Aus dieser Unschärfe, die sich auf den Anti-Amerikanismus seinerseits überträgt, resultiert u.a. die (zeit-)geschichtliche Funktion des Anti-Amerikanismus im Hinblick auf Europa. Bereits mit Entstehen der ersten nordamerikanischen Kolonien beginnt eine wertende Auseinandersetzung mit dem Transatlantischen.

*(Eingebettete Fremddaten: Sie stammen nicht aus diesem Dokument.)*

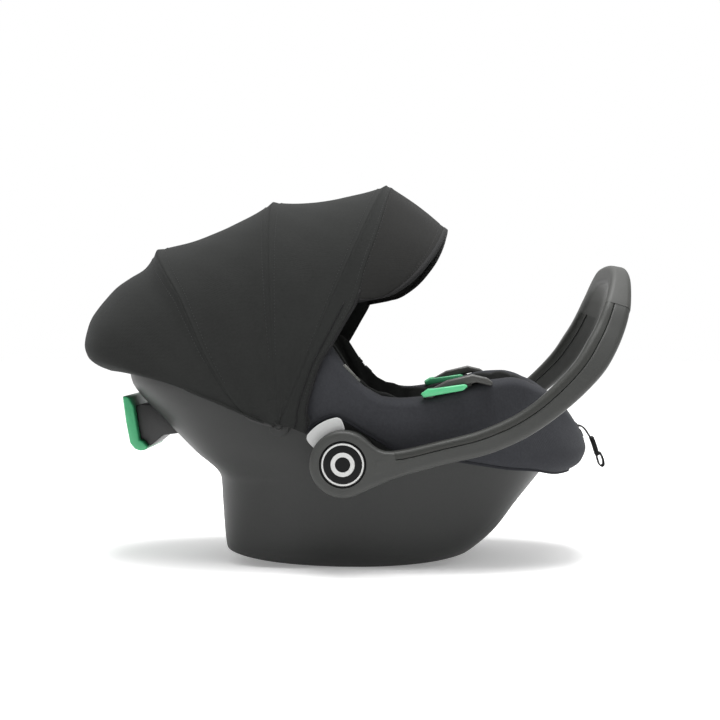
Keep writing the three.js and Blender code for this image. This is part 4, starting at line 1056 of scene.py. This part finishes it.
def rim_tab(side, nm):
    """The woven tab sewn in beside the opening, lying on the cover."""
    from mathutils.bvhtree import BVHTree
    bvh = BVHTree.FromObject(cover, bpy.context.evaluated_depsgraph_get())
    c = [np.array(q, float) for q in ((-7.0, 240.2), (-3.2, 242.6), (14.8, 224.2), (11.0, 221.6))]
    out, inn = [], []
    for i in range(25):
        s_ = i / 24
        r1, r2 = [], []
        for j in range(7):
            t_ = j / 6
            q = (c[0] * (1 - t_) + c[1] * t_) * (1 - s_) + (c[3] * (1 - t_) + c[2] * t_) * s_
            p0 = Vector((q[0], side * 400.0, q[1])) * MM
            hit = bvh.ray_cast(p0, Vector((0, -side, 0)))
            if hit[0] is None or hit[0].y * side < 0.13:
                hit = bvh.find_nearest(Vector((q[0], side * 168.0, q[1])) * MM)
            nn = hit[1].normalized()
            if nn.y * side < 0:
                nn = -nn
            r1.append(np.array((hit[0] + nn * 2.2 * MM) / MM))
            r2.append(np.array((hit[0] - nn * 0.5 * MM) / MM))
        out.append(r1)
        inn.append(r2)
    A, B = np.array(out), np.array(inn)
    n0, n1 = A.shape[:2]
    F = grid_faces(n0, n1) + grid_faces(n0, n1, off=n0 * n1)
    g = lambda i, j, k: k * n0 * n1 + i * n1 + j
    for i in range(n0 - 1):
        F.append((g(i, 0, 0), g(i + 1, 0, 0), g(i + 1, 0, 1), g(i, 0, 1)))
        F.append((g(i, n1 - 1, 0), g(i + 1, n1 - 1, 0), g(i + 1, n1 - 1, 1), g(i, n1 - 1, 1)))
    for j in range(n1 - 1):
        F.append((g(0, j, 0), g(0, j + 1, 0), g(0, j + 1, 1), g(0, j, 1)))
        F.append((g(n0 - 1, j, 0), g(n0 - 1, j + 1, 0), g(n0 - 1, j + 1, 1), g(n0 - 1, j, 1)))
    o = fix_normals(new_object("rim_tab_woven_" + nm, np.concatenate([A.reshape(-1, 3), B.reshape(-1, 3)]), F))
    sharp(o, 50)
    give(o, "strip", "seat", "rim_tab_" + nm)
    return o


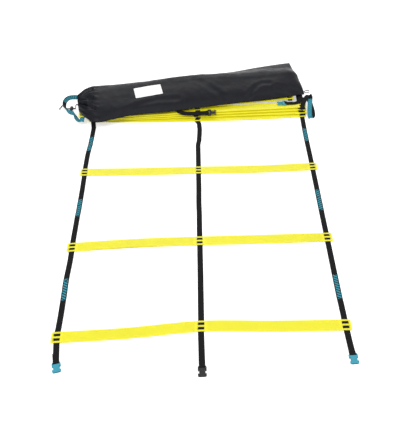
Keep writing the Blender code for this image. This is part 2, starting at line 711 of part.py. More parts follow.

Und dabei ist es im Prinzip unerheblich, ob die Tendenz dieser Auseinandersetzung eine positive oder eine negative ist, ob also Amerikaphilie oder Anti-Amerikanismus die ideologische Richtung weisen; in jedem Fall bildet das als anders, als fremd Wahrgenommene einen geeigneten Hintergrund für die Bestimmung eigener Identität. Dass der Anti-Amerikanismus, die emotionale Negativfixierung auf das Amerikanische als das vermeintlich minderwertig Andere heutzutage in Europa virulenter ist als zu Zeiten des Kalten Krieges, verwundert nur auf den ersten Blick. Denn mit dem Wegfall wohldefinierter Feindbilder und der Auflösung traditioneller Grenzen durch zunehmend supranationale Organisation politischer und gesellschaftlicher Zusammenhänge ist in Bezug auf die identitätsstiftende Bedeutung dieser Grenzen als Krücke bei der Definition des Eigenen gegenüber dem Fremden ein Vakuum entstanden, das vielleicht sogar notwendigerweise der Auffüllung durch andere (Negativ-)Haltungen bedarf. Und da drängt sich – gefördert durch konkrete politische Ereignisse wie z. B. den Irak-Krieg und die im Zeitalter der Globlalisierung gegebenen Suggestionen omnipräsenter Medien – der Anti-Amerikanismus als „Remedium“ geradezu auf.